Aerial Treason
Spies, Sunset Magazine and the Silver Screen
Saturday, November 9
11 am – 12:00 pm
Join us as early aviation historian Roy Mize spins a tale of “Aerial Treason,” a story of spies, Sunset Magazine, the silver screen, and pioneer San Jose aviator Bob Fowler’s 1914 “dance” with the U. S. Attorney General.
In April 1914, Sunset Magazine publisher Charles K. Field put his personal liberty and the future of his magazine on the line when he published pictures and a story and about the military defenses of the nearly completed Panama Canal.
The Attorney General of the United States charged Field and three other men as spies: Robert George Fowler, famous early aviator; Riley E. Scott, West Point graduate turned bomb-dropping expert; and Ray Duhem, San Francisco aerial movie maker .
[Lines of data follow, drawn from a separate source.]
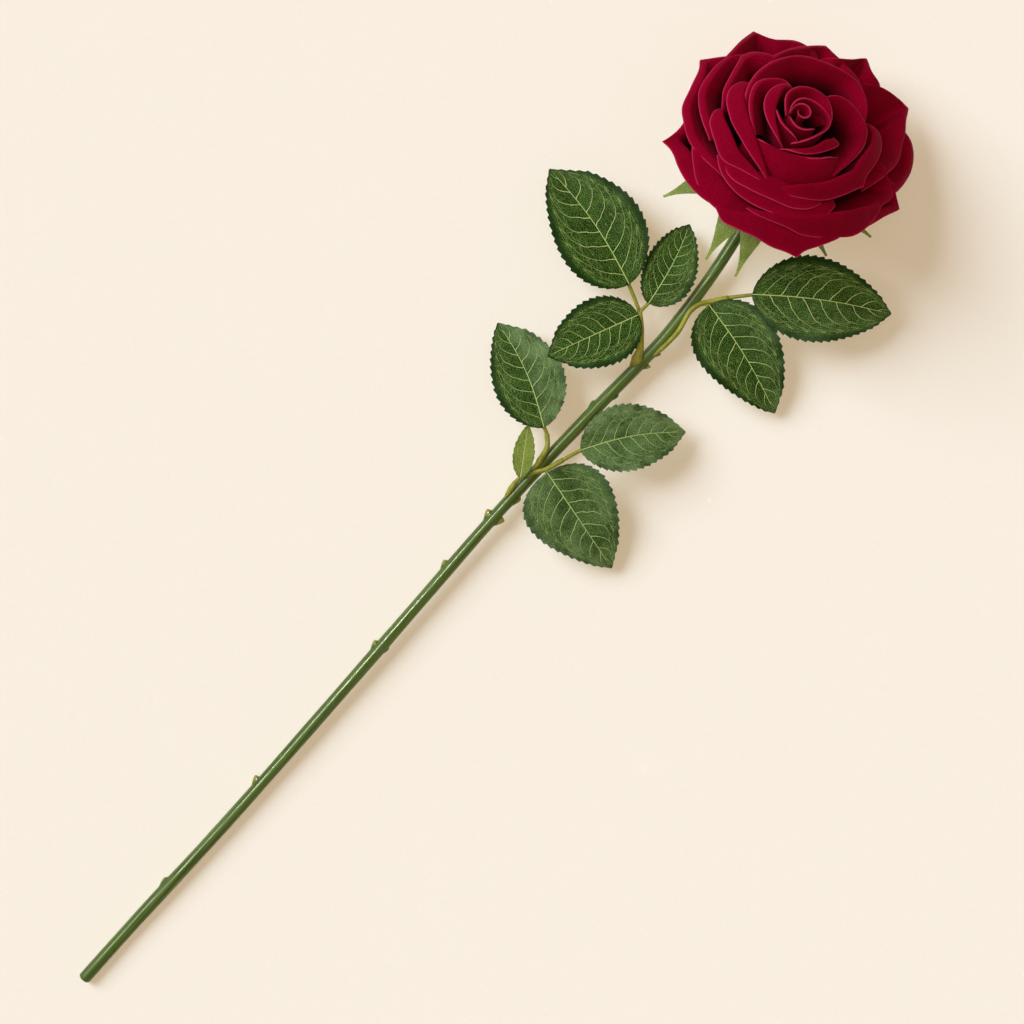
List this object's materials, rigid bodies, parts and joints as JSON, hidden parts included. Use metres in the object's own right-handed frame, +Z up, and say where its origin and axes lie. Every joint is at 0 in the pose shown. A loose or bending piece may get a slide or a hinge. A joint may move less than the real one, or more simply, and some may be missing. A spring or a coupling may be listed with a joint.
{
  "type": "artificial rose stem",
  "caption": "Long-stemmed artificial rose with a full velvet bloom, fabric sepals and toothed fabric leaves on moulded sprays, lying on its side.",
  "frame": {"origin": "on the table, under the middle of the part's outline seen from above", "axes": "+X along the stem from its cut end to the bloom, +Z up from the table, +Y to the left of the stem"},
  "size_m": [0.5074, 0.1497, 0.0734],
  "materials": {
    "petal_velvet": "dark crimson velvet with a short nap and paler cut edges",
    "leaf_fabric": "dark green printed satin with pale veins",
    "young_leaf_fabric": "light green printed satin",
    "sepal_fabric": "light yellow-green printed fabric, matt",
    "stem_plastic": "moulded mid green, satin gloss, olive at the nubs",
    "petiole_plastic": "moulded olive green, satin",
    "calyx_plastic": "moulded mid green, satin",
    "steel_wire": "drawn annealed steel wire"
  },
  "bodies": {
    "root": {"stem": "stem_plastic", "stem_wire": "steel_wire", "leaf_a_large": "leaf_fabric", "leaf_a_right": "leaf_fabric", "leaf_a_left": "leaf_fabric", "leaf_b_large": "leaf_fabric", "leaf_b_low": "leaf_fabric", "leaf_c_right": "leaf_fabric", "leaf_c_low": "leaf_fabric", "leaf_d": "leaf_fabric", "leaf_young": "young_leaf_fabric", "spray_a": "petiole_plastic", "spray_b": "petiole_plastic", "spray_c": "petiole_plastic", "spray_d": "petiole_plastic", "stalk_young": "petiole_plastic", "calyx_cup": "calyx_plastic", "sepal_star_lower": "sepal_fabric", "sepal_star_upper": "sepal_fabric", "bloom": "petal_velvet"}
  },
  "joints": []
}
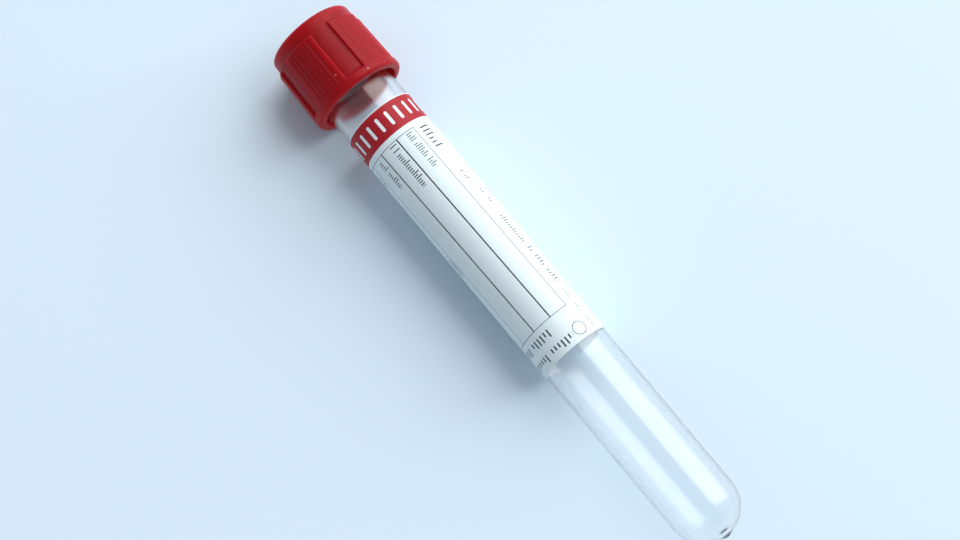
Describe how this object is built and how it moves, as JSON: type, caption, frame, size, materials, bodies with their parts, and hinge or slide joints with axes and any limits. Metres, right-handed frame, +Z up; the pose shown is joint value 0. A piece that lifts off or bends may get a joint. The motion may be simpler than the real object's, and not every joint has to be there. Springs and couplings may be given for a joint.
{
  "type": "blood collection tube",
  "caption": "Clear plastic evacuated blood collection tube lying on its side, with a red ribbed safety closure and a white form label with a red band.",
  "frame": {"origin": "on the table under the middle of the whole, as it lies", "axes": "+X along the tube towards the cap, +Z up"},
  "size_m": [0.1076, 0.017, 0.0169],
  "materials": {
    "clear_plastic": "clear",
    "label_film": "satin",
    "red_plastic": "satin",
    "grey_rubber": "matte",
    "black_plastic": "matte"
  },
  "bodies": {
    "tube": {"tube": "clear_plastic", "label": "label_film"},
    "closure": {"cap": "red_plastic", "stopper": "grey_rubber", "retaining_ring": "black_plastic"}
  },
  "joints": [
    {"name": "closure_pull", "type": "slide", "parent": "tube", "child": "closure", "axis": [0.9996, 0, 0.0277], "range_m": [0, 0.02]}
  ]
}
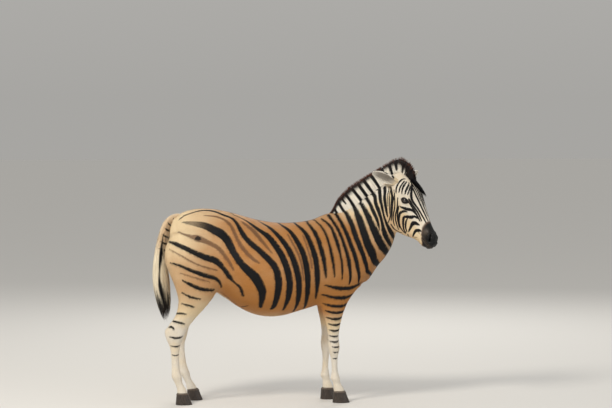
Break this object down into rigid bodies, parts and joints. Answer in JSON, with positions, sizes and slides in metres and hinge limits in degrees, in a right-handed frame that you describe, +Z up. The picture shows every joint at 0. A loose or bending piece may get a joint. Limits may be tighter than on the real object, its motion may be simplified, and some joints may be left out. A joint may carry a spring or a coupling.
{
  "type": "zebra",
  "caption": "Plains zebra mare standing at ease with her head turned to one side, black stripes and brown shadow stripes on a cream and tan coat, upright mane",
  "frame": {"origin": "Under the middle of the bounding box, on the floor", "axes": "+X towards the front of the body, +Y towards her left side, +Z up"},
  "size_m": [1.8808, 0.6045, 1.6428],
  "materials": {
    "coat": "short flat hair, cream and tan with near-black stripes",
    "ear_fur": "soft short hair with dark bands",
    "mane_hair": "stiff upright hair, banded near-black, brown and white",
    "tail_hair": "long hanging hair, cream with a dark tip",
    "eye": "wet, dark brown",
    "hoof": "dark horn"
  },
  "bodies": {
    "root": {"barrel": "coat", "hindquarters": "coat", "shoulders": "coat", "neck": "coat", "head": "coat", "right_hind_upper_leg": "coat", "right_hind_lower_leg": "coat", "left_hind_upper_leg": "coat", "left_hind_lower_leg": "coat", "right_fore_upper_leg": "coat", "right_fore_lower_leg": "coat", "left_fore_upper_leg": "coat", "left_fore_lower_leg": "coat", "right_ear": "ear_fur", "left_ear": "ear_fur", "mane": "mane_hair", "tail_dock": "tail_hair", "tail_switch": "tail_hair", "right_eye": "eye", "left_eye": "eye", "right_hind_hoof": "hoof", "left_hind_hoof": "hoof", "right_fore_hoof": "hoof", "left_fore_hoof": "hoof"}
  },
  "joints": []
}
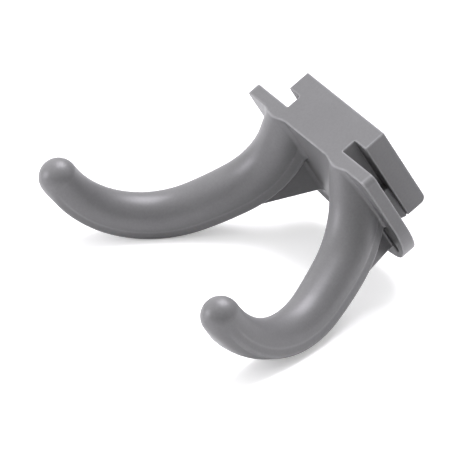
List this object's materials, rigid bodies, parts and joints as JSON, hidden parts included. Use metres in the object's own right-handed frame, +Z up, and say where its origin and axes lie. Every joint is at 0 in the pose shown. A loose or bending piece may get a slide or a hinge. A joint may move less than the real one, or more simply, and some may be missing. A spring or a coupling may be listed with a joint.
{
  "type": "headphone hook",
  "caption": "Moulded plastic headphone hook: splayed, upturned arms with ball ends on a flanged T-slot mount that slides onto a slotted rail or plate.",
  "frame": {"origin": "the centre of the T-slot key's back face", "axes": "+Z up as the hook hangs, -Y forwards along the arms, +Y back to the key, +X to the viewer's right from in front"},
  "size_m": [0.099, 0.0744, 0.0536],
  "materials": {
    "grey_plastic": "satin moulded mid-grey"
  },
  "bodies": {
    "root": {"rail_key": "grey_plastic", "mount_neck": "grey_plastic", "front_flange": "grey_plastic", "left_stop_lug": "grey_plastic", "left_arm": "grey_plastic", "left_gusset_web": "grey_plastic", "right_stop_lug": "grey_plastic", "right_arm": "grey_plastic", "right_gusset_web": "grey_plastic"}
  },
  "joints": []
}
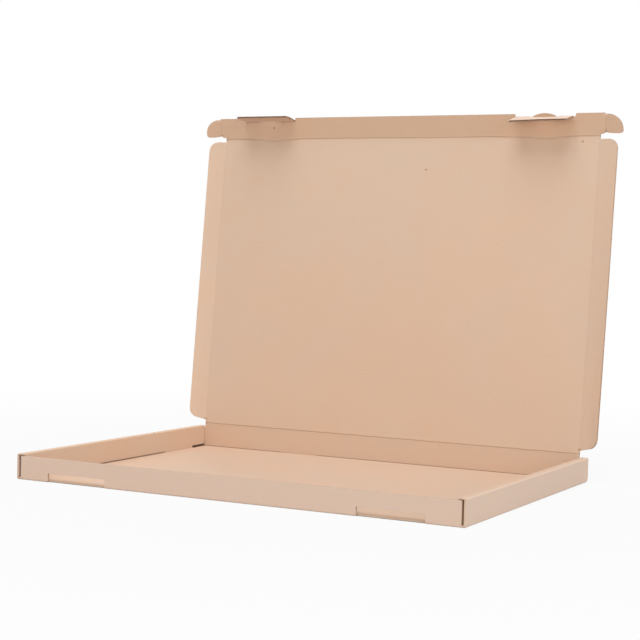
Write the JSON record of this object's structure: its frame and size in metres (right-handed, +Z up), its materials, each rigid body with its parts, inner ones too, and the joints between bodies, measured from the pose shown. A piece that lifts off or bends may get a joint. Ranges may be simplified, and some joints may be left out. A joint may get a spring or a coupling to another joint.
{
  "type": "mailer box",
  "caption": "Flat corrugated mailer box standing open: a tray with roll-over side walls and a hinged lid with side flaps, and a tuck flap with rounded ears and lock tabs.",
  "frame": {"origin": "centre of the tray's underside", "axes": "+X along the front wall to the right, +Y from the front wall to the hinge, +Z up"},
  "size_m": [0.3736, 0.2699, 0.2845],
  "materials": {
    "board": "matt brown kraft liner"
  },
  "bodies": {
    "tray": {"tray": "board"},
    "lid": {"lid": "board"},
    "lid_side_flap_left": {"lid_side_flap_left": "board"},
    "lid_side_flap_right": {"lid_side_flap_right": "board"},
    "tuck_flap": {"tuck_flap": "board"},
    "tuck_ear_left": {"tuck_ear_left": "board"},
    "tuck_ear_right": {"tuck_ear_right": "board"},
    "lock_tab_left": {"lock_tab_left": "board"},
    "lock_tab_right": {"lock_tab_right": "board"}
  },
  "joints": [
    {"name": "lid_hinge", "type": "hinge", "parent": "tray", "child": "lid", "pos_m": [0, 0.1223, 0.021], "axis": [1, 0, 0], "range_deg": [-84, 95.69]},
    {"name": "side_flap_left_crease", "type": "hinge", "parent": "lid", "child": "lid_side_flap_left", "pos_m": [-0.1681, 0.1345, 0.14561], "axis": [0, 0.0974, 0.9952], "range_deg": [-10, 80]},
    {"name": "side_flap_right_crease", "type": "hinge", "parent": "lid", "child": "lid_side_flap_right", "pos_m": [0.1681, 0.1345, 0.14561], "axis": [0, -0.0974, -0.9952], "range_deg": [-10, 80]},
    {"name": "tuck_flap_crease", "type": "hinge", "parent": "lid", "child": "tuck_flap", "pos_m": [0, 0.14629, 0.26613], "axis": [1, 0, 0], "range_deg": [-19, 70.9]},
    {"name": "ear_left_crease", "type": "hinge", "parent": "tuck_flap", "child": "tuck_ear_left", "pos_m": [-0.1728, 0.144, 0.27576], "axis": [0, -0.2319, 0.9727], "range_deg": [-6, 84]},
    {"name": "ear_right_crease", "type": "hinge", "parent": "tuck_flap", "child": "tuck_ear_right", "pos_m": [0.1728, 0.144, 0.27576], "axis": [0, 0.2319, -0.9727], "range_deg": [-6, 84]},
    {"name": "lock_tab_left_crease", "type": "hinge", "parent": "tuck_flap", "child": "lock_tab_left", "pos_m": [-0.123, 0.14281, 0.28072], "axis": [1, 0, 0], "range_deg": [-66, 24]},
    {"name": "lock_tab_right_crease", "type": "hinge", "parent": "tuck_flap", "child": "lock_tab_right", "pos_m": [0.123, 0.14281, 0.28072], "axis": [1, 0, 0], "range_deg": [-88, 2]}
  ]
}
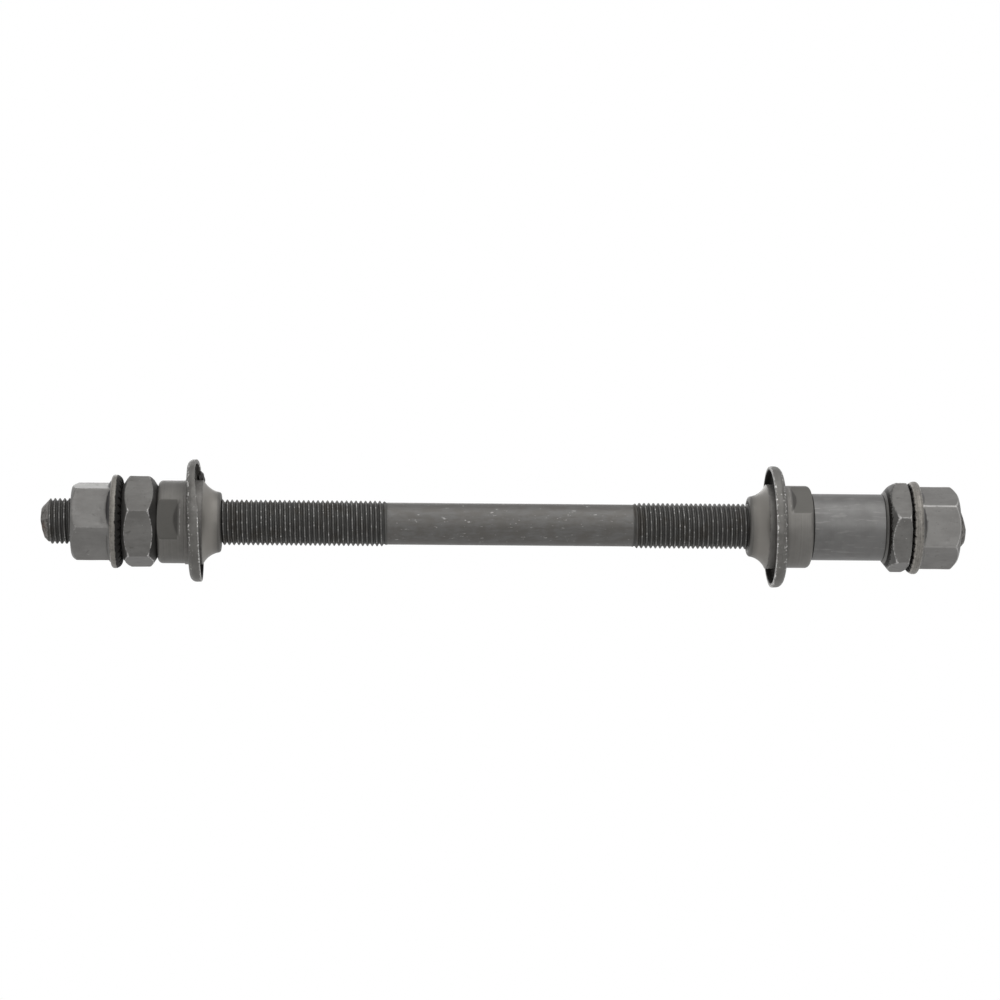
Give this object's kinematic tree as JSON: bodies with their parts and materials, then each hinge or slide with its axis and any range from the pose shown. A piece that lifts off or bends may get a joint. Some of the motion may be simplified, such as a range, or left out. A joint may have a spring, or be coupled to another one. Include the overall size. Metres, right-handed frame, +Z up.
{
  "type": "bicycle hub axle",
  "caption": "Threaded steel bicycle hub axle set with bearing cones, dust caps, lock nuts, a spacer tube and flanged axle nuts with toothed washers.",
  "frame": {"origin": "middle of the axle's length, on its centre line", "axes": "+X along the axle towards the end that carries the spacer tube, +Z up"},
  "size_m": [0.19, 0.0252, 0.0255],
  "materials": {
    "axle": "black oxide steel, rolled thread, a little rust on the left tip",
    "axle_nut": "dark grey phosphate steel, slightly worn corners",
    "washer": "dark grey phosphate steel, brownish bright rim",
    "lock_nut": "dark grey phosphate steel, bright worn corners",
    "cone": "dark grey phosphate steel, smoother ground race",
    "dust_cap": "dark grey phosphate sheet steel, bright specks along the rim",
    "spacer": "dark grey phosphate steel tube, faint scuffs"
  },
  "bodies": {
    "axle": {"axle": "axle"},
    "left_washer": {"left_washer": "washer"},
    "left_axle_nut": {"left_axle_nut": "axle_nut"},
    "left_dust_cap": {"left_dust_cap": "dust_cap"},
    "left_cone": {"left_cone": "cone"},
    "left_lock_nut": {"left_lock_nut": "lock_nut"},
    "spacer": {"spacer": "spacer"},
    "right_cone": {"right_cone": "cone", "right_dust_cap": "dust_cap"},
    "right_lock_nut": {"right_lock_nut": "lock_nut"},
    "right_washer": {"right_washer": "washer"},
    "right_axle_nut": {"right_axle_nut": "axle_nut"}
  },
  "joints": [
    {"name": "left_washer_travel", "type": "slide", "parent": "axle", "child": "left_washer", "axis": [-1, 0, 0], "range_m": [0, 0.0137]},
    {"name": "left_nut_turn", "type": "hinge", "parent": "left_washer", "child": "left_axle_nut", "pos_m": [-0.085, 0, 0], "axis": [-1, 0, 0], "range_deg": [0, 5040]},
    {"name": "left_cap_travel", "type": "slide", "parent": "axle", "child": "left_dust_cap", "axis": [1, 0, 0], "range_m": [0, 0.03226]},
    {"name": "left_cone_turn", "type": "hinge", "parent": "left_dust_cap", "child": "left_cone", "pos_m": [-0.065, 0, 0], "axis": [1, 0, 0], "range_deg": [0, 11880]},
    {"name": "left_lock_nut_turn", "type": "hinge", "parent": "left_dust_cap", "child": "left_lock_nut", "pos_m": [-0.075, 0, 0], "axis": [1, 0, 0], "range_deg": [0, 11880]},
    {"name": "spacer_travel", "type": "slide", "parent": "axle", "child": "spacer", "axis": [-1, 0, 0], "range_m": [0, 0.02249]},
    {"name": "right_cone_turn", "type": "hinge", "parent": "spacer", "child": "right_cone", "pos_m": [0.056, 0, 0], "axis": [-1, 0, 0], "range_deg": [0, 8280]},
    {"name": "right_lock_nut_turn", "type": "hinge", "parent": "spacer", "child": "right_lock_nut", "pos_m": [0.081, 0, 0], "axis": [-1, 0, 0], "range_deg": [0, 8280]},
    {"name": "right_washer_travel", "type": "slide", "parent": "axle", "child": "right_washer", "axis": [1, 0, 0], "range_m": [0, 0.00881]},
    {"name": "right_nut_turn", "type": "hinge", "parent": "right_washer", "child": "right_axle_nut", "pos_m": [0.09, 0, 0], "axis": [1, 0, 0], "range_deg": [0, 3240]}
  ],
  "couplings": [
    {"joint": "left_washer_travel", "follows": "left_nut_turn", "m_per_rad": 0.00015548},
    {"joint": "left_cap_travel", "follows": "left_cone_turn", "m_per_rad": 0.00015548},
    {"joint": "left_lock_nut_turn", "follows": "left_cone_turn", "ratio": 1},
    {"joint": "spacer_travel", "follows": "right_cone_turn", "m_per_rad": 0.00015548},
    {"joint": "right_lock_nut_turn", "follows": "right_cone_turn", "ratio": 1},
    {"joint": "right_washer_travel", "follows": "right_nut_turn", "m_per_rad": 0.00015548}
  ]
}
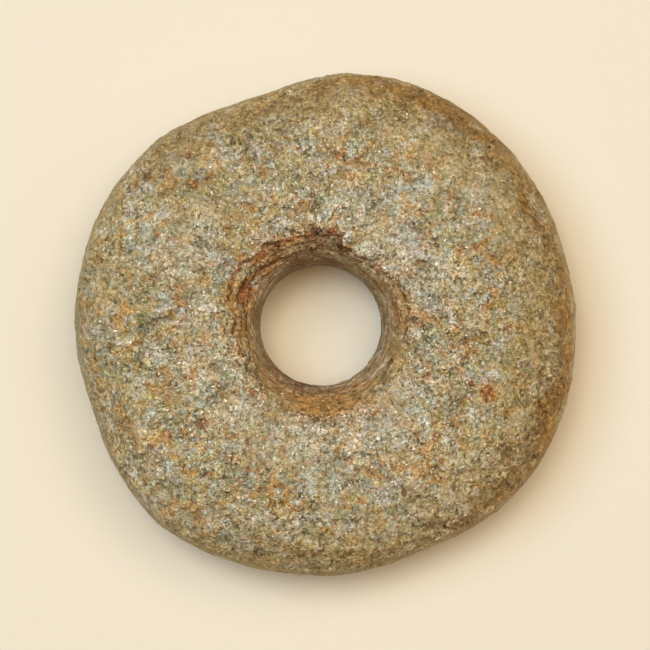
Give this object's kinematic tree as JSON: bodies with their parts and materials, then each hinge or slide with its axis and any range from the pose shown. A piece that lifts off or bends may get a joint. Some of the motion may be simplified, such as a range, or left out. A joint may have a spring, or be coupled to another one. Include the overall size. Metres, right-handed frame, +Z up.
{
  "type": "stone spindle whorl",
  "caption": "Thick ring of pecked stone with an hourglass bore, a weight that keeps a hand spindle turning.",
  "frame": {"origin": "middle of the outline, on the ground flat of the underside", "axes": "+Z up along the bore, out of the face with the chipped mouth; +Y towards the top of the picture"},
  "size_m": [0.044, 0.044, 0.0176],
  "materials": {
    "stone": "pecked and ground mica schist, granular, dull with small bright flakes"
  },
  "bodies": {
    "root": {"spindle_whorl": "stone"}
  },
  "joints": []
}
Their efforts challenged the status quo for military defenses that protected coastal installations. The article’s title ignited a national firestorm: CAN THE PANAMA CANAL BE DESTROYED FROM THE AIR?
About Roy Mize:
Roy Mize is an early aviation historian with a passion about forgotten stories of the early days of flying. In 1956 he enlisted in the Army and spent three years as a student and then an instructor at the Army Air Defense School in Fort Bliss, Texas, working with computer control systems for ground-to-air missiles. After the Army he moved to what later became Silicon Valley and over the next 40 years he worked at five advanced telecommunications research companies.
He holds three university degrees in business. However, his entire experience has been in the care and feeding of research and development scientists and engineers for aerospace, satellite communications, high energy lasers and advanced software development projects.
Roy has taught continuing education classes for several universities, including UC Santa Cruz, UCLA and Sonoma State University, and adult education classes for a local school district. He also developed and taught one of the first online Web search classes for UC Santa Cruz in 1996/97 and has guest lectured on planning and scheduling concepts and on his avocation, early aviation history.
Event included with museum admission.